To ensure that it gets a share of this new boom, Japanese companies are investing in LNG facilities in the U.S. Currently, three major projects on the U.S. mainland will provide about 15 million tons of LNG annually.
In one, Chubu Electric Power Co. and Osaka Gas Co. have joined Freeport LNG Development L.P. to export a total of 4.4 million tons of LNG annually for up to 20 years. Exports are scheduled to begin in 2017, although another agency, the Federal Energy Regulatory Commission, must also approve the deal.
In another, Mitsui & Co. and Mitsubishi Corp., along with GDF Suez, a French company, have decided to each take a 16.6 percent stake in an LNG export plant being built by Sempra Energy in Louisiana. This project is expected to begin operations in 2017 too.
Nineteen other applications are awaiting approval by the U.S. Department of Energy. While they will be processed on a case-by case basis, depending primarily on market impact, the initial approvals suggest that more will follow.
While the decisions to permit exports are welcome, they are no silver bullet for Japan’s energy woes. LNG facilities are expensive to build and prices are volatile. The profitability of those investments can rapidly change. The development of shale oil technology is a case in point. Japan opted not to invest in that field four decades ago because of economic and business considerations. Now, that decision looks like a mistake.

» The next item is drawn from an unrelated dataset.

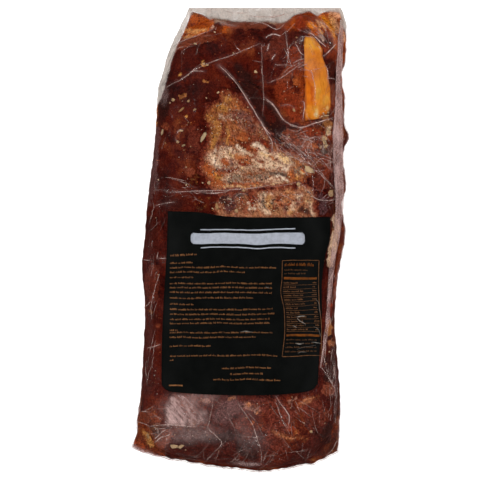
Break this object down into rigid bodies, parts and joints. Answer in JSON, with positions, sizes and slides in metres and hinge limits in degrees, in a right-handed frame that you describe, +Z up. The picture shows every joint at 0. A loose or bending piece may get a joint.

Yet more changes in global energy markets could still be in store. In March, hopes were raised in Japan when Japan Oil, Gas and Metals National Corporation said it had successfully extracted natural gas from methane hydrate deposits under the seabed off Aichi Prefecture. This was a potentially major breakthrough since “burnable ice” — as the material is sometimes called — is an extremely dangerous but exceptionally abundant energy resource in Japanese territory.
According to some forecasts, the Eastern Nankai Trough may hold as much as 1.132 trillion cubic meters of methane, the equivalent of 11 years of gas imports. But Japan should not forget the need to reduce greenhouse gas emissions, which contribute to global warming, and should not use the availability of U.S.-produced LNG and methane hydrate around Japan as an excuse to put a brake on the development of renewable energy sources.
Often overlooked in the discussion of new energy futures is the geopolitical element. The emergence of new sources of supply has potentially powerful consequences for international relations. The availability of U.S.-produced LNG could lessen Japan’s reliance on Middle Eastern oil, minimizing its susceptibility to instability in that volatile region. Since that dependence has profoundly influenced Japan’s foreign policies toward that region, new sources of energy provide new diplomatic opportunities as well.
Similar considerations could affect relations with Russia, another important energy producer and a country that has shown no hesitation about using its leverage in other forums.
Equally significant is how these deals can strengthen ties between Japan and the U.S., and the U.S. and Asia in general. There is some fear that in the aftermath of the Iraq and Afghanistan wars, with new budget realities and seeming gridlock in Washington, the U.S. might pull back from overseas commitments. Japanese investment in the U.S. and long-term supply contracts give U.S. decision makers a greater stake in developments in Asia. They tighten the bonds between our two nations and ensure continuing close relations, lubricating a critical partnership.